ISLAMABAD: Prime Minister Imran Khan and Leader of the Opposition in National Assembly Shehbaz Sharif are yet to initiate the process of the appointment of two members of Election Commission of Pakistan (ECP) following the retirement of electoral body's two members last month while the formation of ECP remains complete despite these two retirements.

Shehbaz Sharif has expressed his willingness to hold consultations with the Premier for the appointment of the two members, Business Recorder has learnt.

However, PM Khan is yet to get in touch with the NA opposition leader over ECP members issue, it was further learnt.

In the light of the Constitution, chief election commissioner (CEC) and ECP members are appointed with a consensus between leader of the house (PM) and the leader of the opposition in the NA.

Article 213 (2) (A) reads, "The prime minister shall in consultation with the leader of the opposition in the National Assembly, forward three names for appointment of the commissioner to a parliamentary committee for hearing and confirmation of any one person.

"Provided that in case there is no consensus between the prime minister and the leader of the opposition, each shall forward separate lists to the parliamentary committee for consideration which may confirm any one name."

Article 213 (2) (B) provides that parliamentary committee to be constituted by the speaker shall comprise fifty percent members from the treasury benches and fifty percent from the opposition parties, based on their strength in Majlis-e-Shoora (Parliament), to be nominated by the respective parliamentary leaders.

If deadlock persists between the government and opposition over appointment of CEC, the chief justice of Pakistan (CJP) is constitutionally empowered to nominate a serving judge of the Supreme Court to act as acting CEC till the regular appointment on this position.

As per the relevant constitutional provisions, the criteria for the appointment of the CEC and four ECP members (one member is appointed from each province) is the same and the CEC and ECP members are appointed for five years with half of the members (two out of four) retiring every 2.5 years.

Constitutionally, ECP comprises of five top officials: a CEC and four members, and needs at least three for its formation to be complete enabling decisions by majority vote.

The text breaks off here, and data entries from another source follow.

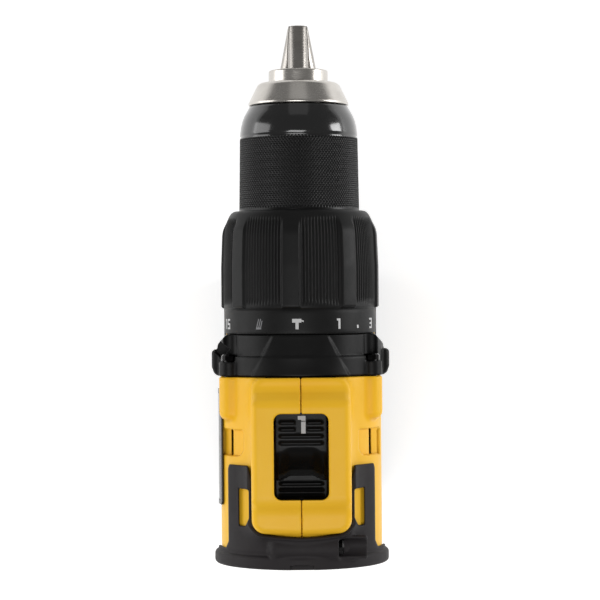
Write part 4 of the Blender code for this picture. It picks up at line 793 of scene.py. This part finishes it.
# %% Cone and ring
cone = rounded_profile([(107.3, 11.2, 0.2), (107.3, 17.9, 0.35), (108.1, 17.95, 0.35), (114.6, 14.7, 0.5),
                        (115.4, 13.6, 0.5), (115.4, 11.2, 0.2)])
points, faces = turned(cone, 192)
piece = make_piece("nose_cone_turned", points, faces[:, ::-1], bright_steel, "sleeve_group", ("nose_cone",),
                   sharp=60)


def chuck_nose(x, y, z):
    """The chuck body: stepped cylinder, bored for the screw, with three slanting round holes for the jaws."""
    r = np.hypot(y, z - AXIS)
    body = meet(r - 18.7, slab(x, 67.0, 90.4), 0.4)
    body = np.minimum(body, meet(r - 11.6, slab(x, 88.0, 100.0)))
    body = np.minimum(body, meet(r - 15.4, slab(x, 97.6, 103.4), 0.4))
    body = np.minimum(body, meet(r - 10.6, slab(x, 100.0, 119.9), 0.7))
    body = cut(body, meet(r - 6.6, 100.0 - x), 0.4)
    body = cut(body, np.minimum(meet(r - 6.3, x - 90.0), r - 3.4), 0.2)
    for i in range(3):
        body = cut(body, jaw_bar(x, y, z, i, 3.75), 0.2)
    return body


def jaw_bar(x, y, z, i, radius):
    """Distance to the endless round bar along jaw i's centre line."""
    turn, lean = math.tau * i / 3, math.radians(12.5)
    up = y * math.sin(turn) + (z - AXIS) * math.cos(turn)
    sideways = y * math.cos(turn) - (z - AXIS) * math.sin(turn)
    return np.hypot(up * math.cos(lean) - (134.8 - x) * math.sin(lean), sideways) - radius


points, faces, normals = skin(chuck_nose, steps((66, 121, 0.5)), steps((-19.4, 19.4, 0.5)),
                              steps((AXIS - 19.4, AXIS + 19.4, 0.5)))
piece = make_piece("chuck_body_turned", points, faces, bright_steel, "spindle_group", ("chuck_body",), normals)


def jaw(i):
    """A round bar cut to a 120 degree wedge on the spindle axis, with a chamfered tip."""
    def field(x, y, z):
        turn = math.tau * i / 3
        up = y * math.sin(turn) + (z - AXIS) * math.cos(turn)
        sideways = np.abs(y * math.cos(turn) - (z - AXIS) * math.sin(turn))
        wedge = 0.15 - (up * math.sin(math.radians(60)) - sideways * math.cos(math.radians(60)))
        bar = meet(jaw_bar(x, y, z, i, 3.6), slab(x, 104.0, 135.7), 0.35)
        return meet(bar, wedge, 0.25)
    return field


for i in range(3):
    a = math.tau * i / 3
    middle = np.array([4.0 * math.sin(a), AXIS + 4.0 * math.cos(a)])
    points, faces, normals = skin(jaw(i), steps((103, 136.5, 0.3)), steps((middle[0] - 8, middle[0] + 8, 0.3)),
                                  steps((middle[1] - 8, middle[1] + 8, 0.3)))
    piece = make_piece(f"jaw_{i + 1}_ground", points, faces, jaw_steel, f"jaw_{i + 1}_body",
                       (f"jaw_{i + 1}",), normals)

# %% [markdown]
# ## The speed selector
# A sliding button of black nylon with cross ridges and a raised bar for the thumb. Its top is a height over
# the x, y plane: a sum of ridges, a dip and the bar, each a function of x, all faded out near the edges. The
# plate's outline is swept from that top, round the sides and under, so the piece is one closed skin.


# %% Selector
def bump_at(x, centre, width):
    """A smooth bell of height 1."""
    return np.exp(-((x - centre) / width) ** 2)


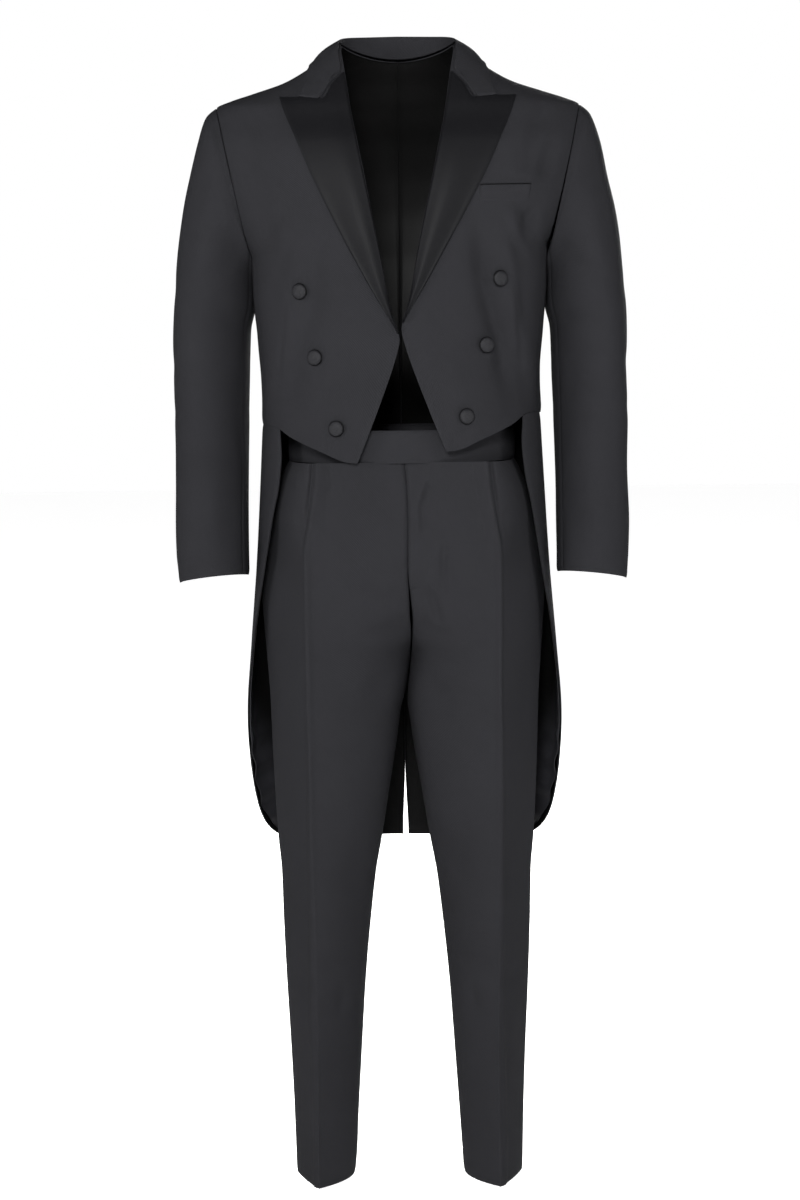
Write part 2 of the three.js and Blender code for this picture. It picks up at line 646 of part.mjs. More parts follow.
function trouserSheet(side, behind, lift = 0) {
  const hem = LEG.at(-1).z;
  const top = WAISTBAND.bottom - SEAM_GAP;
  const place = (u, v) => legPoint(lerp(0.0016, 0.9984, u), lerp(top, hem, v), behind);
  return (u, v) => {
    const inside = clamp(u, 0.01, 0.99);
    const point = place(u, v);
    const out = facing(place, inside, clamp(v, 0.005, 0.995), new THREE.Vector3(0, behind ? 1 : -1, 0));
    const fork = leg.fork(point.z);
    if (u > 0.99) out.set(1, 0, 0);
    if (u < 0.01) out.set(-fork, (behind ? 1 : -1) * (1 - fork), 0);
    if (v < 0.02) out.z = 0;
    out.normalize();
    point.addScaledVector(out, lift);
    point.x *= side.x;
    out.x *= side.x;
    return { point, out };
  };
}

function trousers() {
  for (const side of SIDES) {
    for (const panel of [{ name: "trouser_front_", behind: false }, { name: "trouser_back_", behind: true }]) {
      wall(panel.name + side.name, suitCloth, [10, 16], trouserSheet(side, panel.behind));
    }
  }
  const ring = (turn) => {
    const depth = Math.cos(turn) > 0 ? WAISTBAND.front : WAISTBAND.back;
    return new THREE.Vector3(WAISTBAND.halfWidth * Math.sin(turn), -depth * Math.cos(turn), 0);
  };
  wall("waistband", suitCloth, [36, 1], (u, v) => {
    const turn = lerp(0.002, 2 * Math.PI - 0.002, u);
    const point = ring(turn).setZ(lerp(WAISTBAND.top, WAISTBAND.bottom, v));
    const out = new THREE.Vector3(Math.sin(turn) / WAISTBAND.halfWidth, -Math.cos(turn) / WAISTBAND.front, 0);
    return { point, out: out.normalize() };
  });
  const flyWidth = (z) => 0.16 * Math.sqrt(clamp(1 - ((-z - 630) / 58) ** 2, 0.02, 1));
  const front = trouserSheet(SIDES[0], false, 1.4);
  const length = WAISTBAND.bottom - SEAM_GAP - LEG.at(-1).z;
  wall("fly", suitCloth, [3, 8], (u, v) => {
    const down = lerp(0.004, 0.172, v);
    const z = WAISTBAND.bottom - down * length;
    const width = z > -630 ? 0.16 : flyWidth(z);
    return front(lerp(0.012, width, u), down);
  }, 1);
}

function buttonGeometry() {
  const { radius, height } = BUTTON;
  const profile = [
    [0, 0],
    [radius * 0.86, 0],
    [radius, height * 0.3],
    [radius * 0.97, height * 0.6],
    [radius * 0.7, height * 0.9],
    [radius * 0.35, height],
    [0, height],
  ];
  return new THREE.LatheGeometry(profile.map(([x, y]) => new THREE.Vector2(x, y)), 14);
}

function buttons() {
  for (const side of SIDES) {
    BUTTONS.forEach((row, i) => {
      const point = new THREE.Vector3(row.x, coatDepth(row.x, row.z, false), row.z);
      const out = coatOut(point);
      point.addScaledVector(out, BUTTON.standoff);
      point.x *= side.x;
      out.x *= side.x;
      const mesh = new THREE.Mesh(buttonGeometry(), buttonCloth);
      mesh.name = "button_" + side.name + "_" + (i + 1);
      mesh.position.copy(settle(point, side.x));
      mesh.quaternion.setFromUnitVectors(new THREE.Vector3(0, 1, 0), out);
      suit.add(mesh);
    });
  }
}

function breastWelt() {
  const surface = (u, v) => {
    const x = lerp(104, 171, u) - 3 * v;
    const z = lerp(-168.5, -192, v) + u;
    return new THREE.Vector3(x, coatDepth(x, z, false), z);
  };
  wall("breast_welt", suitCloth, [5, 1], coatSheet(SIDES[0], surface, () => 1.8), 1.2);
}

foreparts();
backs();
sideBodies();
tails();
lapels();
collar();
sleeves();
trousers();
buttons();
breastWelt();

export default suit;
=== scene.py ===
"""Dresses a black evening suit: a cutaway tailcoat with satin peak lapels over pleated trousers.

Tables hold sizes in millimetres, seen from the front: x from the middle, y back, z up from the neck base.
The wearer's left is on +X and the front faces -Y.
"""

import logging
import math
from bisect import bisect_right
from dataclasses import dataclass, field
from enum import Enum
from typing import Callable, NamedTuple, Sequence

import bmesh
import bpy
from mathutils import Matrix, Vector, noise

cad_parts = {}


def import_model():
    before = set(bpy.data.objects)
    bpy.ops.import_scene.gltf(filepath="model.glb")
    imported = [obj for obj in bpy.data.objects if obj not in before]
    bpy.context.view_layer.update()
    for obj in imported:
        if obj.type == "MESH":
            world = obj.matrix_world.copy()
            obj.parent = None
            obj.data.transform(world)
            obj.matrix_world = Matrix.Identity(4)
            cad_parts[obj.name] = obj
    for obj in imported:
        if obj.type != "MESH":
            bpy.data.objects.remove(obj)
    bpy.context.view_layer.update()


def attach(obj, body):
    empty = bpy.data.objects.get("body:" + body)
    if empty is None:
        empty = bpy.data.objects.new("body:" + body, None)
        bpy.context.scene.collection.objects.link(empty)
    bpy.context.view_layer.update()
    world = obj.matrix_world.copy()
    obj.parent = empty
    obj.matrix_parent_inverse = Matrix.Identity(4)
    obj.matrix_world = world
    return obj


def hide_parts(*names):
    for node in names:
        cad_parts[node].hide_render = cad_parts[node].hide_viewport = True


log = logging.getLogger("suit")
Pair = tuple[float, float]
Curve = Callable[[float], Pair]
Surface = Callable[[float, float], Vector]
Sheet = Callable[[float, float], tuple[Vector, Vector]]
MM = 0.001
# Half the drop between the two foreparts
HANG = 7.0
NECK_X, NECK_Z = 75.0, 21.0
NAPE_Z = 2.0
SHOULDER_X, SHOULDER_Z = 237.0, -60.0
ARMPIT_X, ARMPIT_Z = 195.0, -250.0
# Where the side seam and the back seam leave the armhole
SIDE_SEAM_TOP, BACK_SEAM_TOP = -222.0, -175.0
WAIST_SEAM = -467.0
# The tail's round corner ends here on its front edge
TAIL_CORNER = -885.0
COAT_HEM = -1048.0
BAND_TOP, BAND_BOTTOM = -480.0, -521.0
POCKET_Z = -180.0
# How far the collar and the lapels stand off the coat
COLLAR_GAP, LAPEL_GAP = 3.6, 2.6
# The share of the collar's strip that is its stand
STAND = 0.4
CLOTH = 1.8
# How far the tail's lining hangs off its cloth
LOOSE = 1.1


class Side(Enum):
    """The wearer's sides, with the sign of X."""

    LEFT = 1
    RIGHT = -1

    @property
    def word(self) -> str:
        """The side's name in node and piece names."""
        return self.name.lower()

    @property
    def mirror(self) -> Vector:
        """Turns a point or direction for +X to this side when multiplied."""
        return Vector((self.value, 1, 1))


class CoatRow(NamedTuple):
    """A level section of the coat's form."""

    z: float
    half_width: float
    front: float
    back: float
    power: float


class Spot(NamedTuple):
    """A point on a pattern edge, seen from the front."""

    x: float
    z: float


class Bend(NamedTuple):
    """A point on a tail's edge: its angle round the form, in degrees, and its height."""

    angle: float
    z: float


class CollarRow(NamedTuple):
    """A place along the collar: its fold, its outer edge and how much it lies on the forepart."""

    fold_x: float
    fold_y: float
    fold_z: float
    edge_x: float
    edge_y: float
    edge_z: float
    on_coat: float


class SleeveRow(NamedTuple):
    """A section of the sleeve: its outer and inner points, half depth and shift to the back."""

    at: float
    outer_x: float
    outer_z: float
    inner_x: float
    inner_z: float
    depth: float
    shift: float


class LegRow(NamedTuple):
    """A section of a trouser leg."""

    z: float
    outer: float
    crease: float
    inner: float
    front: float
    back: float
    seat: float
    fork: float


class Fold(NamedTuple):
    """A soft ridge, or a trough where its height is negative, along a line seen from the front."""

    x0: float
    z0: float
    x1: float
    z1: float
    height: float
    width: float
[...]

Sources in ECP told Business Recorder that ECP's formation remains unaffected with the retirement of ECP Members Justice (retired) Altaf Ibrahim Qureshi (Punjab) and Justice (retired) Irshad Qaiser(Khyber Pakhtunkhwa) last month.

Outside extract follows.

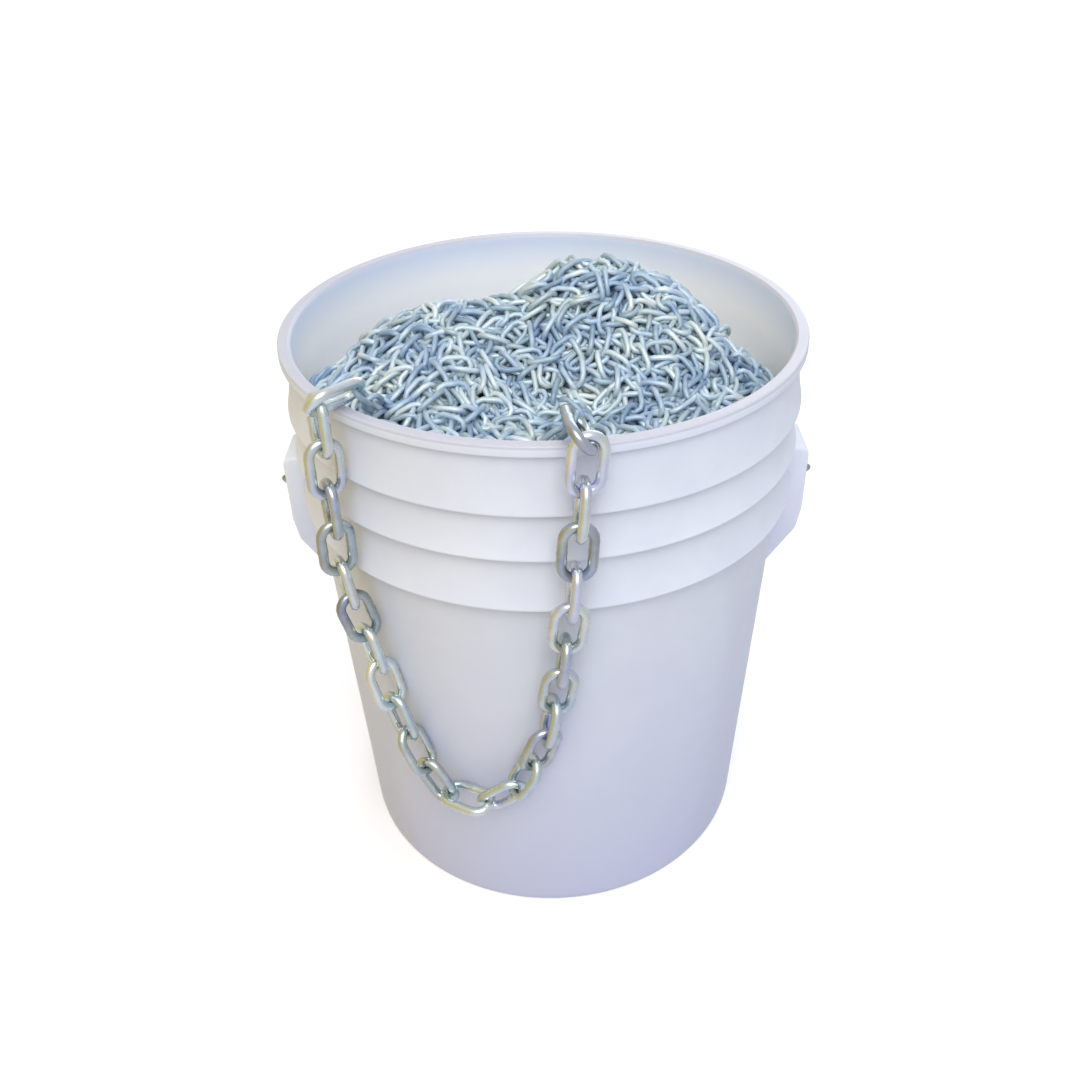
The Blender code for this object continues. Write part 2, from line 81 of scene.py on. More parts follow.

"ECP still has the CEC and two members, which means the Commission is very much functional. However, workload on the CEC and two remaining members will increase as they have to hear those cases that were being heard by recently retired members," said an ECP official on the condition of anonymity.

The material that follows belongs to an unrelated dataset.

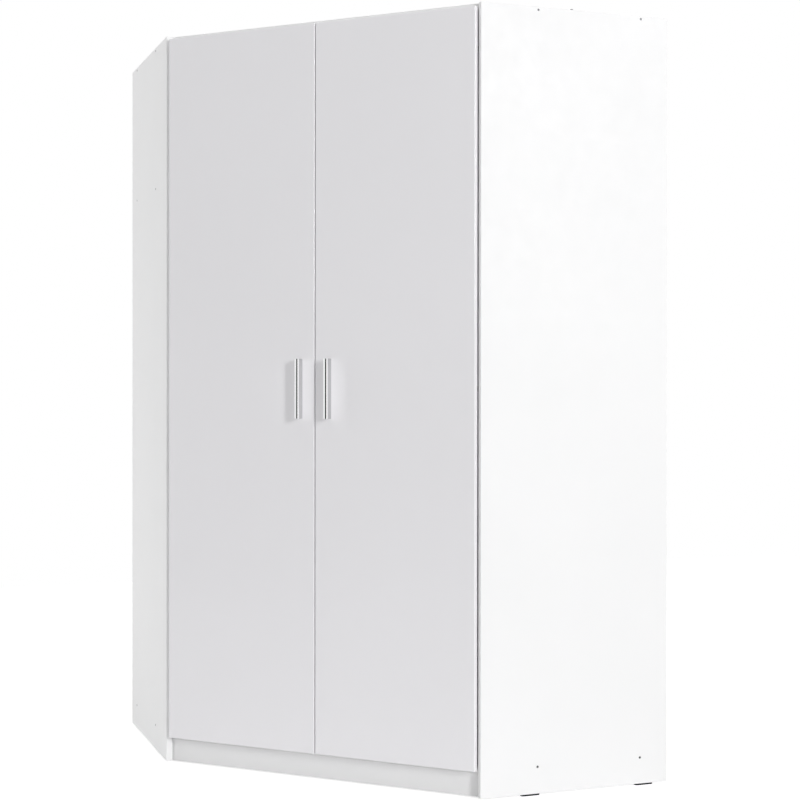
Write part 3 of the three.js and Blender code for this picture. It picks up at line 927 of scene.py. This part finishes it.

The ECP can be left dysfunctional if it is faced with the absence of the CEC and two members or absence of three members even if CEC is at the helm.

A dysfunctional ECP means the Commission would not be empowered to hear any case related to electoral disputes and take policy decisions.

"The functions performed by the CEC and members come to a halt if ECP's formation is incomplete," the official said.

Administrative decisions like transfers and postings of ECP personnel, approvals of day-to-day affairs and other relevant matters are taken by Secretary ECP as per routine even if the ECP gets dysfunctional, the ECP source said.

On December 5, 2019, the electoral body was left dysfunctional following the retirement of CEC Justice (retired) Sardar Muhammad Raza as only two ECP members were then serving notably Altaf Qureshi and Irshad Qaiser.

Commission's formation was completed on January 27 last year when incumbent CEC Sikandar Sultan Raja and ECP members Shah Muhammad Jatoi (Sindh) and Nisar Ahmed Durrani (Balochistan) were sworn in.